■ **Stated task**
Extract the lines that carry the string "code" from the listing.

— start of Records for the exercise —

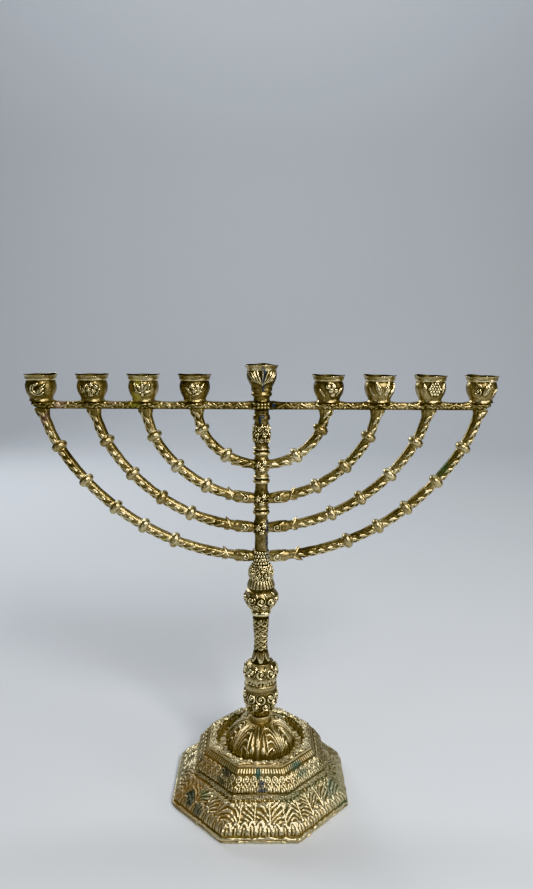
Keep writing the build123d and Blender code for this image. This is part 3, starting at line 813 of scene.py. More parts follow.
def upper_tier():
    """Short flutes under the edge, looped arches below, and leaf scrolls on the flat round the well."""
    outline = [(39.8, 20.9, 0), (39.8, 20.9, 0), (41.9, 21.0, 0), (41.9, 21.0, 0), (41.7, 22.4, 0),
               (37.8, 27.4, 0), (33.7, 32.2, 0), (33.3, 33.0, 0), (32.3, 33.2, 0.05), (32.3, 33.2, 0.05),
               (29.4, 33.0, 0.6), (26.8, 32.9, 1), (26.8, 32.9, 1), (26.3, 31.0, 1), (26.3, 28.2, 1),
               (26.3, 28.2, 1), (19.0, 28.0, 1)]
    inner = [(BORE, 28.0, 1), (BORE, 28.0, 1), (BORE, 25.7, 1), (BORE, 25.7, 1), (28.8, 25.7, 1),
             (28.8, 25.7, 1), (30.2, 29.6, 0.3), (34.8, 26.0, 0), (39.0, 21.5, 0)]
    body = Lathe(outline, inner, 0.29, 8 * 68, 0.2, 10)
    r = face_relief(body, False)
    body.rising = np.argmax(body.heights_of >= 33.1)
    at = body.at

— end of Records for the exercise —
— start of Records for the exercise —

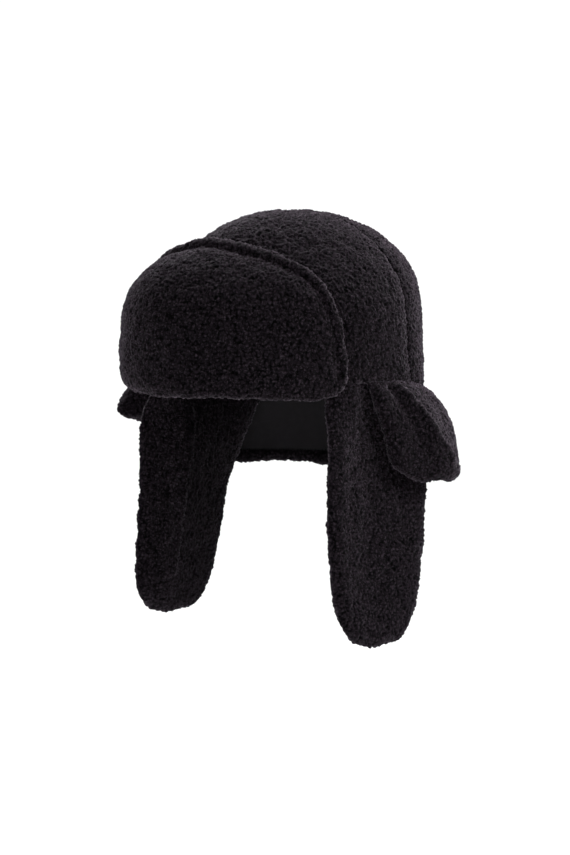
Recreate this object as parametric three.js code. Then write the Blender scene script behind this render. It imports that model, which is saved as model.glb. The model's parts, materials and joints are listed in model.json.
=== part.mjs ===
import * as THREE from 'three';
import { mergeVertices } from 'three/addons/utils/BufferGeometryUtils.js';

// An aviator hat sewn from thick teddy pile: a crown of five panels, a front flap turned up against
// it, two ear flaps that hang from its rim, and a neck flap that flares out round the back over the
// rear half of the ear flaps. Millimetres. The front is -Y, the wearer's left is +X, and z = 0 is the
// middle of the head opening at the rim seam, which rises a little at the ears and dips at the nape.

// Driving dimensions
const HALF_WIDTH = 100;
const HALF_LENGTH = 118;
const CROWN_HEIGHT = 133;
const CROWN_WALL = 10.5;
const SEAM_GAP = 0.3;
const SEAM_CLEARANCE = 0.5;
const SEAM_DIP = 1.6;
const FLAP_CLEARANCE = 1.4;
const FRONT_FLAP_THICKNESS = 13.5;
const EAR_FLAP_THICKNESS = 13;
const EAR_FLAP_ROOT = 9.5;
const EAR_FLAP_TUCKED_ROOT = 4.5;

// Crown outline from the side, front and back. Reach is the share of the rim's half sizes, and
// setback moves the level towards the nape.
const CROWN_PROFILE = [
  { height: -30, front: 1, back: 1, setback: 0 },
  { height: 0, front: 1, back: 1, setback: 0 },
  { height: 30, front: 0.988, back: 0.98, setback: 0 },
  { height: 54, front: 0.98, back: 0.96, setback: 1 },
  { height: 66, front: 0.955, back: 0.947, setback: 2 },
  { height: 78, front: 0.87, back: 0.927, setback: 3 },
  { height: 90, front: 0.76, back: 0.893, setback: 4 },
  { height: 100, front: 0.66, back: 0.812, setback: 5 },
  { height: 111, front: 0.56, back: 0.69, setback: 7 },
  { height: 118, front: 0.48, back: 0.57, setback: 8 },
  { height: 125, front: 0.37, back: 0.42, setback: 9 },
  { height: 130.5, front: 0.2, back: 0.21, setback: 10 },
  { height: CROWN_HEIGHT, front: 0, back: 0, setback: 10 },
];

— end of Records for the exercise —

■ **Reply to the exercise**
Keep writing the build123d and Blender code for this image. This is part 3, starting at line 813 of scene.py. More parts follow.
Recreate this object as parametric three.js code. Then write the Blender scene script behind this render. It imports that model, which is saved as model.glb. The model's parts, materials and joints are listed in model.json.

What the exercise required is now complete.